As you embark on your alternative investment journey, consider speaking with a financial advisor in addition to a tax advisor to best understand how to protect your asset and ensure maximum efficiency in protecting returns.

What Are the Key Characteristics of Alternative Investments?

Alternative investments tend to have high fees and minimum investments, compared to retail-oriented mutual funds and ETFs. They also tend to have lower transaction costs, and it can be harder to get verifiable financial data for these assets. Alternative investments also tend to be less liquid than conventional securities, meaning that it may be difficult even to value some of the more unique vehicles because they are so thinly traded.

How Can Alternative Investments Be Useful to Investors?

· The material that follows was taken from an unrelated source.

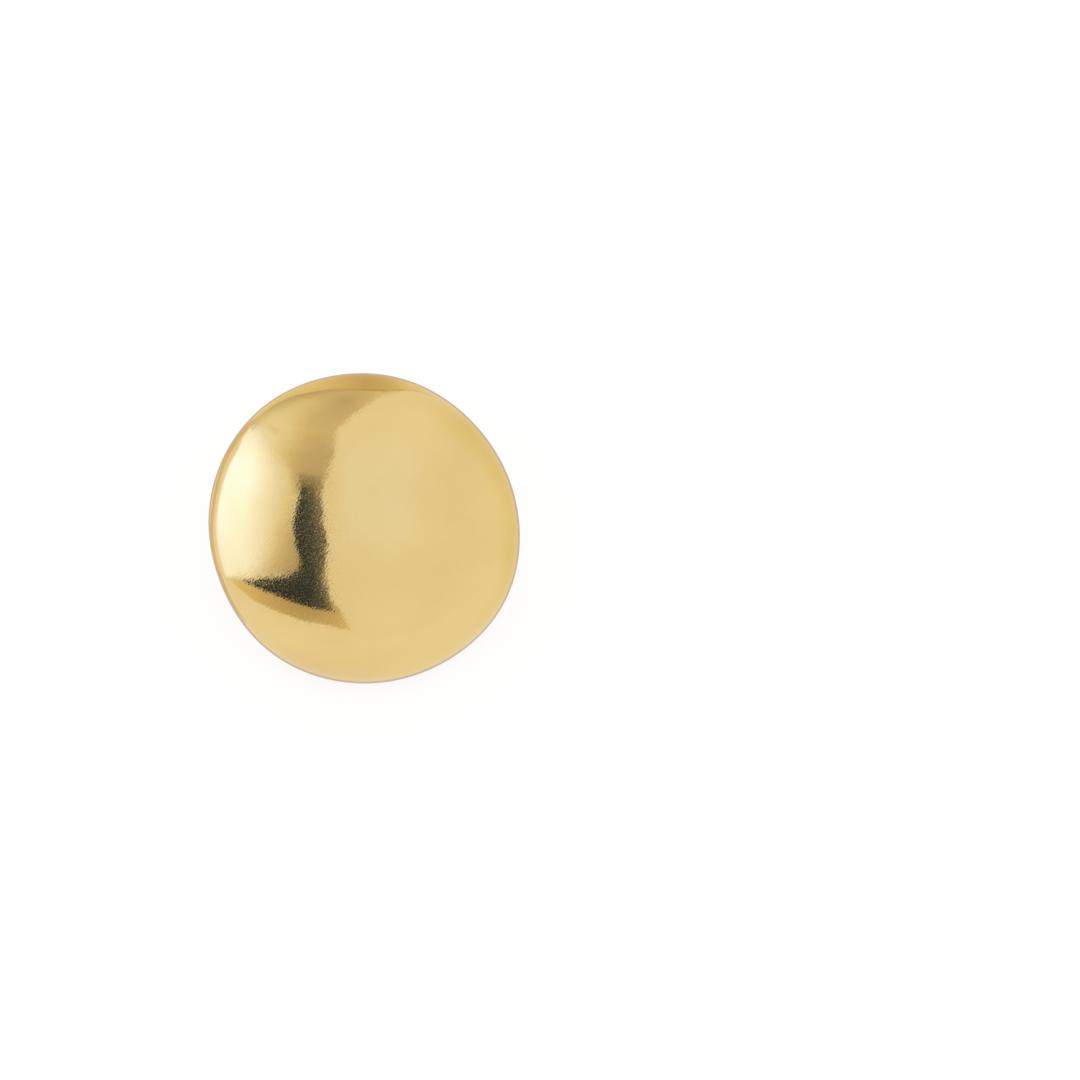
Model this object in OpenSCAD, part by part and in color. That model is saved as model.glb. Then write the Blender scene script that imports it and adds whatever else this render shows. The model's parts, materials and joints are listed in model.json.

Some investors seek out alternative investments because they have a low correlation with the stock and bond markets, meaning that they maintain their values in a market downturn. Also, hard assets such as gold, oil, and real property are effective hedges against inflation. For these reasons, many large institutions such as pension funds and family offices seek to diversify some of their holdings in alternative investment vehicles.

What Are the Regulatory Standards for Alternative Investments?

Regulations for alternative investments are less clear than they are for more traditional securities. Although alternative investment vehicles are regulated by the SEC, their securities do not have to be registered. As a result, most of these investment vehicles are only available to institutions or wealthy accredited investors.

The Bottom Line

Alternative investments are investment options outside of traditional investments such as stocks, bonds, and cash. Alternative investments may include a wide range of assets such as real estate, commodities, private equity, hedge funds, art, collectibles, or cryptocurrencies. These investments are generally less liquid than traditional investments, though they may boast diversification and higher returns compared to more popular forms of investing.